My wife got the No. 12 combo - a chile relleno with topped with a beef/tomato sauce (as I said, the stuffed chiles got her attention), a beef burrito, and a beef enchilada covered in a molé sauce. All three had shredded chihuahua cheese on top. She exclaimed, "This is a lot of food!" Well, our friends warned us that the portions were huge.
My shredded beef enchiladas were very good. The tomatillo sauce on top wasn't all that salty like you can get with some chile verde sauces. The shredded beef was moist and easily cut with a fork. The ground beef taco that I got was also very good. The beef was slightly seasoned and the freshness of the cheese, cilantro and onions all went well together, flavor-wise. I was able to finish the taco and put a serious dent in the enchiladas, but I couldn't have finished everything that was in front of me.
My wife also couldn't come close to finishing everything in front of her. She said that of the three things on her plate she liked the chihuahua cheese-stuffed chile relleno the best, then the burrito, then the enchilada. "The molé sauce is a bit too much for me," she said as she pushed her plate away so she wouldn't be tempted to eat any more.
Our first experience at Cabo Cantina and Grill was a pleasant one. Service was fast and friendly, the food was very good and there was lots of it, and the atmosphere was festive and inviting. I thought my shredded beef enchiladas with the tomatillo sauce were very good, as was my beef taco that I really didn't need to get.

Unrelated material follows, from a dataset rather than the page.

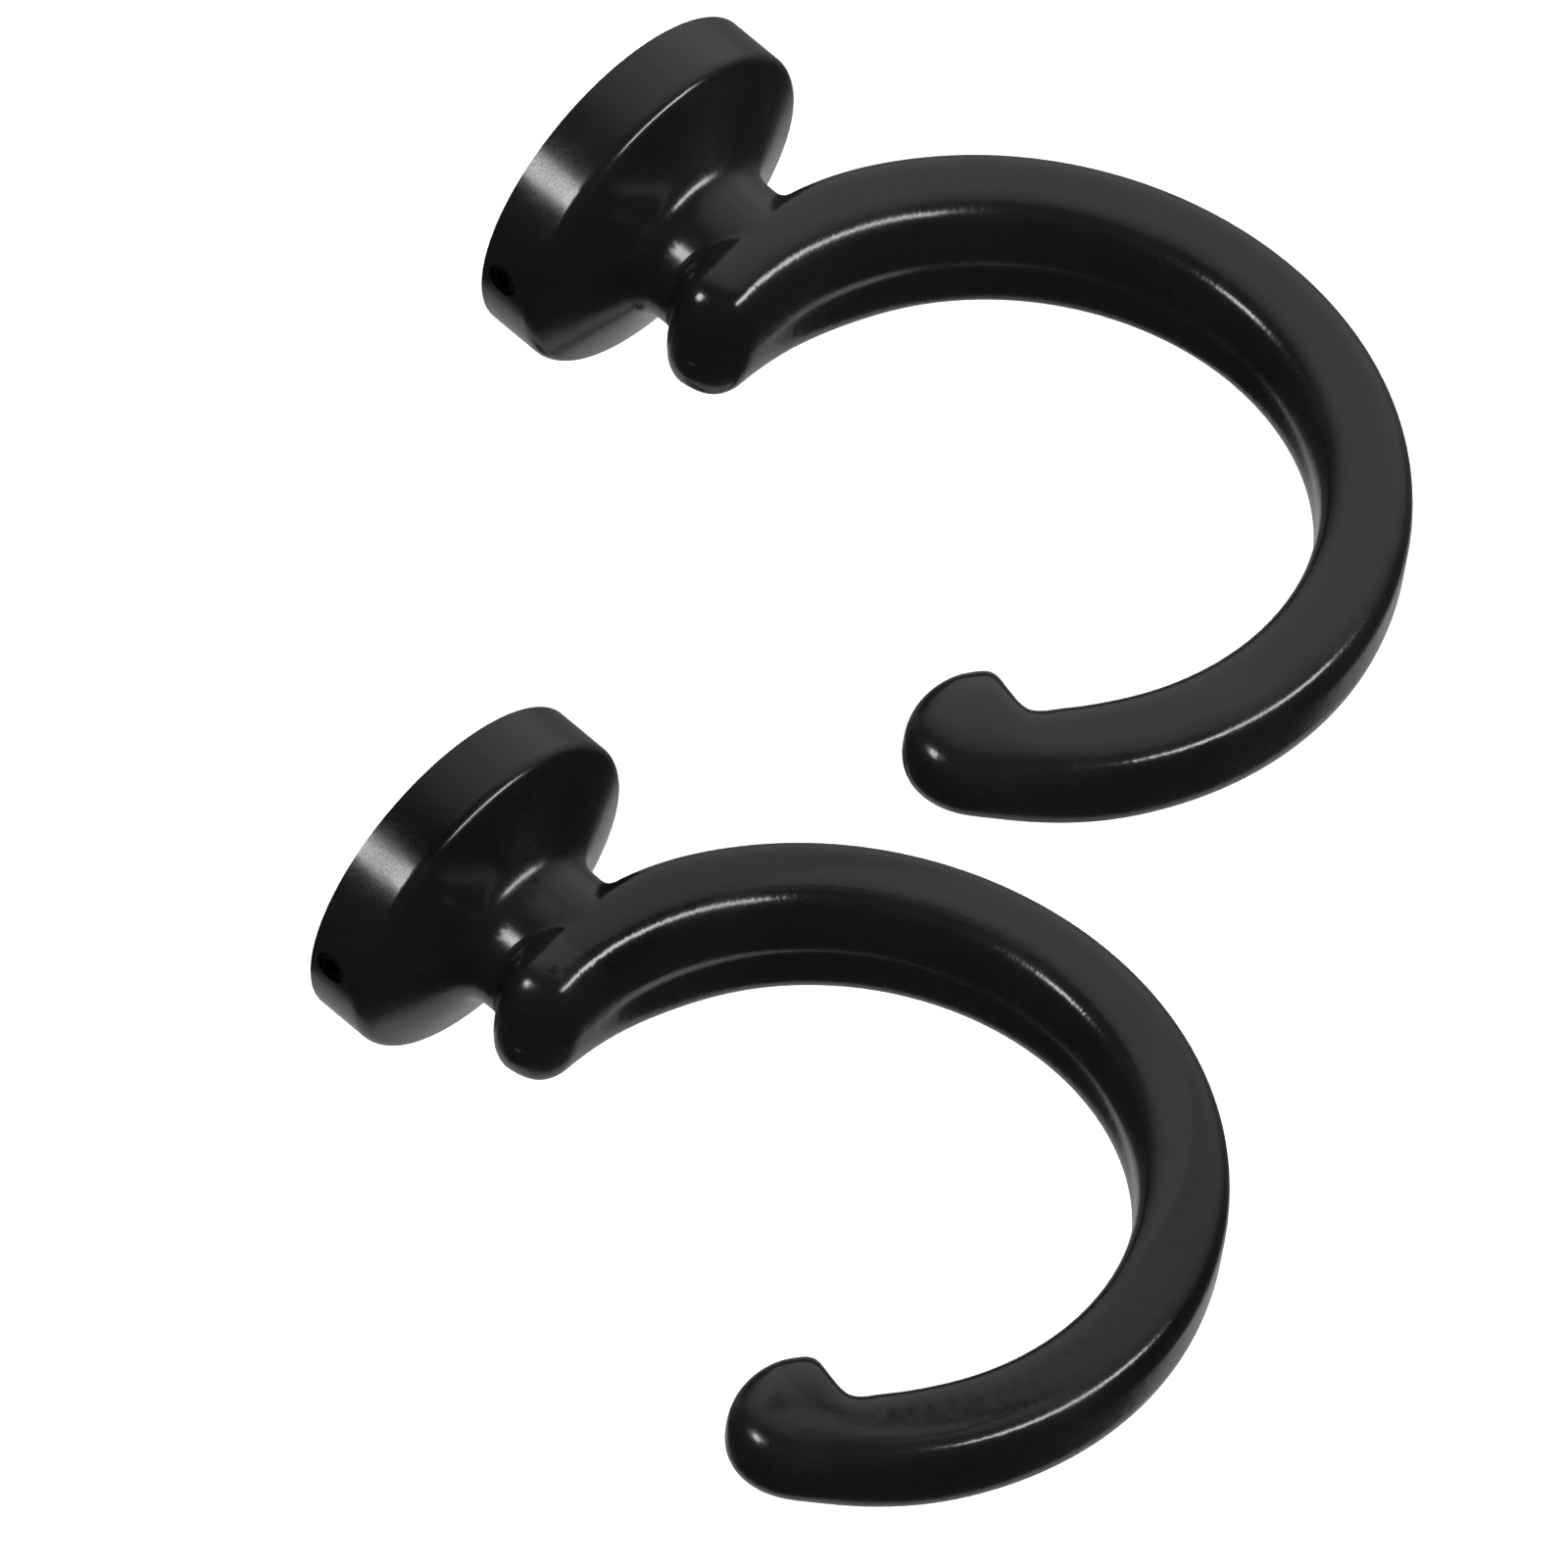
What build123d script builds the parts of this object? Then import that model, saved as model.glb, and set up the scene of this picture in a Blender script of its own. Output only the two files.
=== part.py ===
from build123d import *

import math
import os

# Two identical die-cast hooks for tying a curtain back, one above the other on
# a wall. Each hook is one casting: a round cup-shaped base, a waisted neck and
# an open C-shaped arm. The cup slips over a round boss that is screwed to the
# wall, and a grub screw in its rim locks it there.
#
# Frame, in mm: the wall is the plane Y = 0 and the hooks stand out along -Y.
# +Z is up. The origin is the centre of the upper hook's base, on the wall.

# ---------- overall sizes ----------
projection = 80.0  # wall to the front of the arm
arm_start = 13.5  # wall to the back of the arm
arm_thickness = 7.9  # of the arm in the plane of its arc
band_width = 15.7  # of the arm beside the neck, along Z
base_diameter = 32.0
rim_height = 6.2  # the base's side, with its round edge

# ---------- the pair ----------
pair_drop = 87.4  # the lower hook's distance below the upper one
pair_shift = -6.3  # and its distance to the side

# ---------- arm ----------
oval = 0.016  # the arc is this much longer one way and shorter the other
oval_turn = -27.0  # direction of its longer way, counted from +X
toe_angle = 101.0  # short end beside the neck, counted from +X towards the wall
knob_angle = -141.3  # middle of the rounded end
approach_angle = -112.0  # from here the sections lie closer together
throat_angle = -132.4  # where the arm begins to swell into the knob
throat_length = 9.0  # degrees over which it swells
knob_growth = 4.8  # thicker than the arm
knob_thickness = arm_thickness + knob_growth
knob_width = 8.9
width_power = 1.8  # 1 narrows the band evenly, more narrows it sooner
toe_width = 0.89  # share of the band's width left at the end of the toe
toe_taper = 32.0  # degrees over which the band narrows towards the toe
inward_swell = 0.42  # share of the knob's growth that shifts it inwards
end_reaches = [0.997, 0.96, 0.88, 0.75, 0.5, 0.25, 0.0]  # sections of a rounded end
section_power = 4.0  # 2 is an ellipse, more is squarer
end_power = 2.7  # and at both ends, which are rounder
end_blend = 26.0  # degrees over which the section turns rounder

# ---------- neck ----------
neck_radius = 0.46 * band_width  # a little narrower than the arm in front of it
waist_gap = 1.4  # from the neck's waist to the arm
edge_radius = 1.2  # round front edge of the base
flare_angle = 24.0  # the base's cone, from the wall's plane
flare_share = 0.68  # how far the cone runs in before it turns into the neck
neck_fillet = 1.6  # where the neck runs into the arm

# ---------- wall boss and its fit in the cup ----------
wall_gap = 0.3  # keeps the cup's rim off the wall
turning_clearance = 0.08
side_wall = 2.56  # of the cup
front_wall = 1.2
cup_radius = base_diameter / 2 - side_wall
cup_depth = rim_height - front_wall
boss_radius = cup_radius - turning_clearance
boss_gap = 0.3  # between the boss and the cup's floor
boss_height = cup_depth - boss_gap
boss_chamfer = 0.4
screw_hole_radius = 2.0
screw_head_radius = 3.9
screw_spacing = 15.0
countersink_angle = 90.0

# ---------- grub screw, an M3 with a hexagon socket ----------
grub_radius = 1.5
thread_clearance = 0.02
grub_y = -(wall_gap + boss_height) / 2
grub_chamfer = 0.6
socket_across_flats = 1.5
socket_depth = 1.2
groove_depth = 0.6  # the grub screw's tip sits in a groove round the boss
groove_width = 2 * grub_radius + 0.1
tip_gap = 0.05
grub_recess = 0.2  # its outer end lies this far below the rim's surface
grub_length = side_wall + turning_clearance + groove_depth - tip_gap - grub_recess


def stretch(angle):
    """How much longer than its mean the arc's radius is at this angle."""
    return 1 + oval * math.cos(math.radians(2 * (angle - oval_turn)))


ring_radius = (projection - arm_start - arm_thickness) / 2 / stretch(90)
ring_centre = (projection + arm_start) / 2  # distance of the arc's centre from the wall
root_y = -(arm_start + arm_thickness / 2)  # the arm's centre line on the base's axis
neck_y = waist_gap - arm_start
# degrees that the rounded ends take up
toe_end = math.degrees(arm_thickness / 2 / (ring_radius * stretch(toe_angle)))
knob_arc = ring_radius * stretch(knob_angle) - inward_swell * knob_growth
knob_end = math.degrees(knob_thickness / 2 / knob_arc)


def spot(angle, radius):
    """A point of the arm's plane at this angle and distance from the arc's centre."""
    turn = math.radians(angle)
    return Vector(radius * math.cos(turn), -ring_centre + radius * math.sin(turn), 0)


def smooth(step):
    """Smooth step from 0 to 1."""
    step = min(max(step, 0.0), 1.0)
    return step * step * (3 - 2 * step)


def squareness(angle):
    """The section's power, which falls towards both ends."""
    near_toe = 1 - (toe_angle - angle) / end_blend
    near_knob = 1 - (angle - knob_angle) / end_blend
    return section_power - (section_power - end_power) * smooth(max(near_toe, near_knob))


def station(angle):
    """Plane across the arm at this angle, with the section's thickness and width there."""
    left = min(max((angle - knob_angle) / (toe_angle - knob_angle), 0.0), 1.0)
    width = knob_width + (band_width - knob_width) * left**width_power
    thickness = arm_thickness + knob_growth * smooth((throat_angle - angle) / throat_length)
    width *= 1 - (1 - toe_width) * max(1 - (toe_angle - angle) / toe_taper, 0.0) ** 2
    radius = ring_radius * stretch(angle) - inward_swell * (thickness - arm_thickness)
    # past the middle of either end the section shrinks so that the end is round
    reach = max((angle - toe_angle) / toe_end, (knob_angle - angle) / knob_end, 0.0)
    power = squareness(angle)
    width *= (1 - reach**power) ** (1 / power)
    thickness *= (1 - reach**2) ** 0.5
    turn = math.radians(angle)
    outward = (math.cos(turn), math.sin(turn), 0)
    forward = (math.sin(turn), -math.cos(turn), 0)
    plane = Plane(origin=spot(angle, radius), x_dir=outward, z_dir=forward)
    return plane, thickness, width


def span(start, end, count):
    """Evenly spaced angles after start, up to and including end."""
    return [start + (end - start) * i / count for i in range(1, count + 1)]


def section_outline(thickness, width, power, count=16):
    """Points round a superellipse: the arm's section."""
    points = []
    for i in range(count):
        turn = math.pi + 2 * math.pi * i / count
        c = math.cos(turn)
        s = math.sin(turn)
        x = math.copysign(abs(c) ** (2 / power), c) * thickness / 2
        y = math.copysign(abs(s) ** (2 / power), s) * width / 2
        points.append((x, y))
    return points


def is_neck_join(edge):
    """True for an edge that runs across the neck where it enters the arm."""
    box = edge.bounding_box()
    across = box.size.X > 1.9 * neck_radius
    return across and box.max.Y < neck_y and box.min.Y > root_y


# ---------- upper hook ----------
with BuildPart() as upper_hook:
    # base and neck, turned about the Y axis
    base_radius = base_diameter / 2
    front_y = -(wall_gap + rim_height)
    with BuildSketch(Plane.YZ):
        with BuildLine():
            back = Line((-wall_gap, 0), (-wall_gap, base_radius))
            side = Line(back @ 1, (front_y + edge_radius, base_radius))
            edge = JernArc(side @ 1, (-1, 0), edge_radius, 90 - flare_angle)
            inwards = ((edge @ 1).Y - neck_radius) * flare_share
            cone_end = edge @ 1 + edge % 1 * (inwards / math.cos(math.radians(flare_angle)))
            flare = Spline(edge @ 1, cone_end, (neck_y, neck_radius), tangents=[edge % 1, (-1, 0)])
            neck = Line(flare @ 1, (root_y, neck_radius))
            Polyline(neck @ 1, (root_y, 0), back @ 0)
        make_face()
    revolve(axis=Axis.Y)

    # arm, lofted through sections that narrow towards the knob
    angles = [toe_angle + toe_end * reach for reach in end_reaches]
    angles += span(toe_angle, approach_angle, 16)
    angles += span(approach_angle, throat_angle, 5)
    angles += span(throat_angle, knob_angle, 6)
    angles += [knob_angle - knob_end * reach for reach in reversed(end_reaches[:-1])]
    for angle in angles:
        plane, thickness, width = station(angle)
        with BuildSketch(plane):
            with BuildLine():
                Spline(*section_outline(thickness, width, squareness(angle)), periodic=True)
            make_face()
    loft()

    # soft corner where the neck meets the arm
    join = [e for e in upper_hook.edges() if is_neck_join(e)]
    fillet(join, neck_fillet)

    # hollow of the cup, and the tapped hole for the grub screw
    with BuildSketch(Plane.XZ.offset(wall_gap)):
        Circle(cup_radius)
    extrude(amount=cup_depth, mode=Mode.SUBTRACT)
    with BuildSketch(Plane.YZ.offset(-base_diameter)):
        with Locations((grub_y, 0)):
            Circle(grub_radius + thread_clearance)
    extrude(amount=base_diameter, mode=Mode.SUBTRACT)

# ---------- upper wall boss ----------
with BuildPart() as upper_wall_boss:
    with BuildSketch(Plane.XZ):
        Circle(boss_radius)
    extrude(amount=boss_height)
    chamfer(upper_wall_boss.faces().sort_by(Axis.Y)[0].edges(), boss_chamfer)

    # groove that the grub screw's tip runs in
    with BuildSketch(Plane.XY):
        with Locations((boss_radius, grub_y)):
            Rectangle(2 * groove_depth, groove_width)
    revolve(axis=Axis.Y, mode=Mode.SUBTRACT)

    # two countersunk screw holes
    with Locations(Plane.XZ.offset(boss_height)):
        with GridLocations(screw_spacing, 0, 2, 1):
            CounterSinkHole(screw_hole_radius, screw_head_radius, boss_height, countersink_angle)

# ---------- upper grub screw ----------
with BuildPart() as upper_grub_screw:
    tip_x = -(boss_radius - groove_depth + tip_gap)
    with BuildSketch(Plane(origin=(tip_x, grub_y, 0), z_dir=(-1, 0, 0))):
        Circle(grub_radius)
    extrude(amount=grub_length)
    chamfer(upper_grub_screw.edges().sort_by(Axis.X)[-1], grub_chamfer)
    with BuildSketch(Plane(origin=(tip_x - grub_length, grub_y, 0), z_dir=(1, 0, 0))):
        RegularPolygon(socket_across_flats / math.sqrt(3), 6)
    extrude(amount=socket_depth, mode=Mode.SUBTRACT)

# ---------- the lower hook, made of the same pieces ----------
lower = Location((pair_shift, 0, -pair_drop))
with BuildPart() as lower_hook:
    add(upper_hook.part.moved(lower))
with BuildPart() as lower_wall_boss:
    add(upper_wall_boss.part.moved(lower))
with BuildPart() as lower_grub_screw:
    add(upper_grub_screw.part.moved(lower))

pieces = {
    "upper_hook": upper_hook,
    "upper_wall_boss": upper_wall_boss,
    "upper_grub_screw": upper_grub_screw,
    "lower_hook": lower_hook,
    "lower_wall_boss": lower_wall_boss,
    "lower_grub_screw": lower_grub_screw,
}
os.makedirs("parts", exist_ok=True)
for name, piece in pieces.items():
    piece.part.label = name
    export_step(piece.part, f"parts/{name}.step")
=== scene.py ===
import math

import bpy
from mathutils import Matrix, Vector


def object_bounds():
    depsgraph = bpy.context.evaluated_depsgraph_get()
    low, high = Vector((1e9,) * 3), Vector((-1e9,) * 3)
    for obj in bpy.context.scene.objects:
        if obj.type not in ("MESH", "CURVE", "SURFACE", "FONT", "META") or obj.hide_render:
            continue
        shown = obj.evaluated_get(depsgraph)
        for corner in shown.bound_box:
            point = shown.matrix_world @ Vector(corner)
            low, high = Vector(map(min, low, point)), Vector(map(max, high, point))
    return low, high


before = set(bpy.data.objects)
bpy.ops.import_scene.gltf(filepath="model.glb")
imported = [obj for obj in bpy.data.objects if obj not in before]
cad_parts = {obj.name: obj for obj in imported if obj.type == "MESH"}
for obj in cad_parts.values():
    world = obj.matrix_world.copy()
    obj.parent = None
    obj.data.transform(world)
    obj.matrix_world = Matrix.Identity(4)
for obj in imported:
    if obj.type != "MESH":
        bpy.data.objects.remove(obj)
cadLow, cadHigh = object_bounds()
centre = (cadLow + cadHigh) / 2
mm = 0.001  # one millimetre in metres
hookNodes = ["upper_hook", "lower_hook"]
bossNodes = ["upper_wall_boss", "lower_wall_boss"]
screwNodes = ["upper_grub_screw", "lower_grub_screw"]


def srgb(code):
    # a channel is value / 12.92 near black and ((value + 0.055) / 1.055) to the power 2.4 above it
    channels = [int(code[i:i + 2], 16) / 255 for i in (1, 3, 5)]
    linear = [c / 12.92 if c <= 0.04045 else ((c + 0.055) / 1.055) ** 2.4 for c in channels]
    return (*linear, 1.0)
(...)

My wife really enjoyed the combo platter that she had - a cheese-stuffed chile relleno with a ground beef/tomato sauce, a ground beef burrito with an enchilada sauce, and a ground beef enchilada with a molé sauce. I was also fixated on the spices in their salsa thinking that I'd like to try to put some crushed cloves or nutmeg in our next homemade salsa just to make it a bit more interesting. Eldridge is a bit of a drive for us, but we do have a Cabo Cantina and Grill in Davenport that we'll be checking out at some point in the near future.